Can anyone confirm that the STP will not work on L1 for any vlan execpt vlan 10?

Francois Tallet Tue, 11/13/2007 - 17:57

If you are running a PVST mode (PVST or Rapid-PVST) you can forget about STP. You can probably configure portfast on those ports if they are the only one on their respective vlans. If you are running MST, you're asking for trouble by using access links (I doubt you do so I won't elaborate;-)

As Kevin already mentioned, you might have a L3 issue if say, the uplink between SW1 and core1 goes down. You have to be sure that the interface vlan 20 goes down on core1 so that core1 does not advertise a route to the subnet any more and does not black hole your traffic.

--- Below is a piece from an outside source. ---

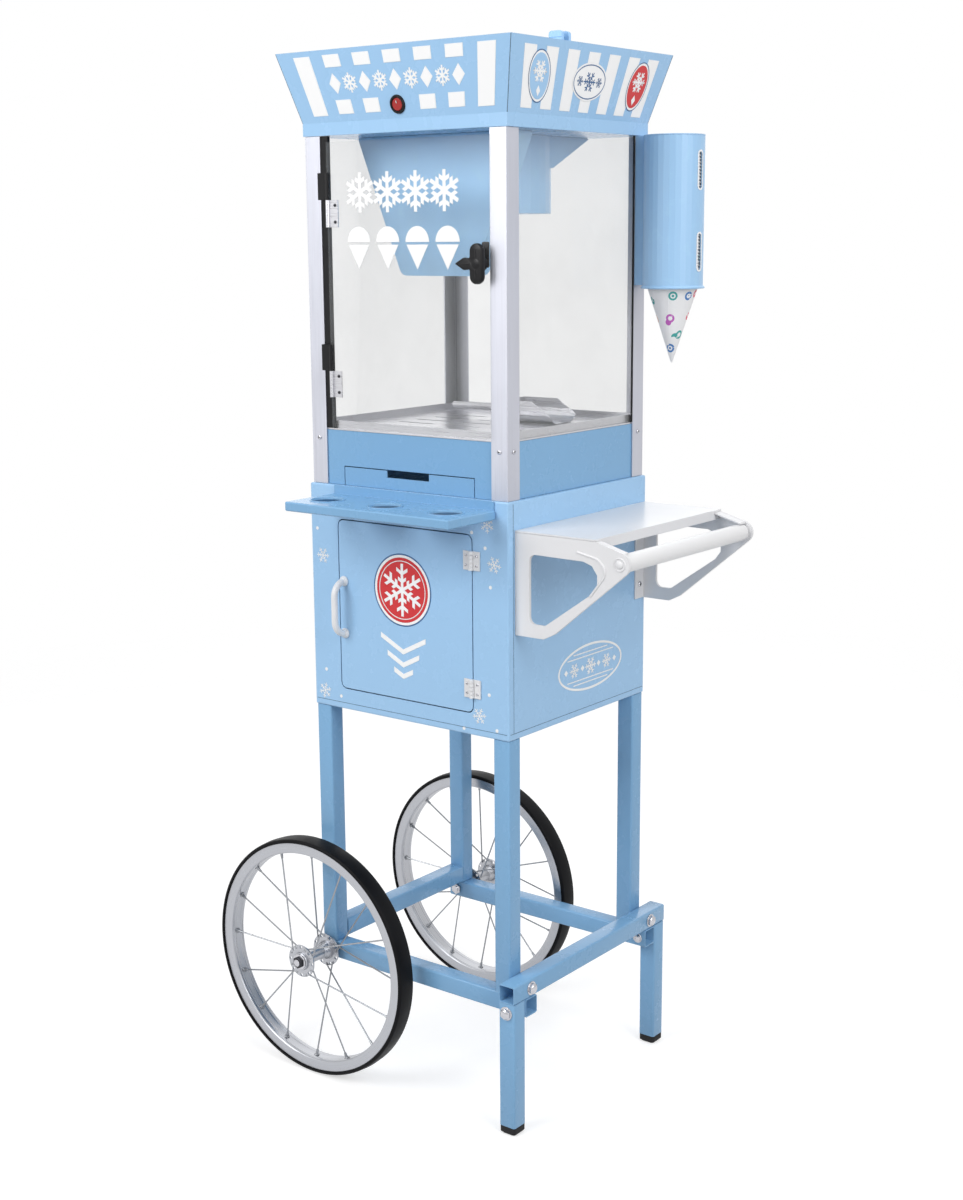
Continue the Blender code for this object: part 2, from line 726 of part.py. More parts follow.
def build_stand():
    """Side rail with its two short legs, welded in one, and the bolts that hold it to the frame."""
    left = FRAME_WIDTH / 2 + SEAT
    right = FRAME_WIDTH / 2 + TUBE
    reach = FRAME_DEPTH / 2 + TUBE
    inner = FRAME_DEPTH / 2 + SEAT
    under = RAIL_TOP + SEAT
    over = RAIL_TOP + TUBE
    outline = [(-reach, FOOT_HEIGHT), (-inner, FOOT_HEIGHT), (-inner, under), (inner, under),
               (inner, FOOT_HEIGHT), (reach, FOOT_HEIGHT), (reach, over), (-reach, over)]
    stand = slab("stand", outline, left, right, UPRIGHT_SIDE, BLUE)
    for sy in (-1, 1):
        near, far = sorted((sy * (inner + TUBE_WALL), sy * (reach - TUBE_WALL)))
        cut(stand, box("stand_leg_bore", (left + TUBE_WALL, near, -FOOT_HEIGHT),
                       (right - TUBE_WALL, far, RAIL_TOP)))
    cut(stand, box("stand_rail_bore", (left + TUBE_WALL, -reach - TUBE, under + TUBE_WALL),
                   (right - TUBE_WALL, reach + TUBE, over - TUBE_WALL)))
    high = RAIL_TOP + TUBE / 2
    low = CROSS_RAIL_HEIGHT + TUBE / 2
    bolt_x = FRAME_WIDTH / 2 + TUBE / 2
    rail_nut = FRAME_WIDTH / 2 - TUBE - SEAT
    inner_face = FRAME_DEPTH / 2 - TUBE - SEAT
    for sy in (-1, 1):
        join_bolt(stand, (right, sy * LEG_Y, high), (rail_nut, sy * LEG_Y, high), True, False)
    join_bolt(stand, (bolt_x, -reach, low), (bolt_x, -inner_face, low), True, False)
    join_bolt(stand, (bolt_x, inner_face, low), (bolt_x, reach, low), False, True)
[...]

I think you are aware of that. There is a feature on Cisco switches that brings down a vlan interface if there is no port forwarding for the vlan on the switch... So you should be ok as long as the only link configured for vlan 20 on core 1 is the downlink to sw1. Because of this requirement, I'm wondering why you want to use switchports. Just configure all your ports as L3 interfaces instead of switchports and you can safely forget about STP.



welcomeccie Tue, 11/20/2007 - 02:37

Hi ftallet,

You said that There is a feature on Cisco switches that brings down a vlan interface if there is no port forwarding for the vlan on the switch.

Can you pls tell me about that feature?

Francois Tallet Tue, 11/20/2007 - 08:26


The feature is called "autostate". This is enabled by default and I don't think there is a CLI to disable it (there might be some engineering commands though). If you have no port forwarding in a given vlan, the vlan interface should be brought down. If you don't see this behavior, this is a bug.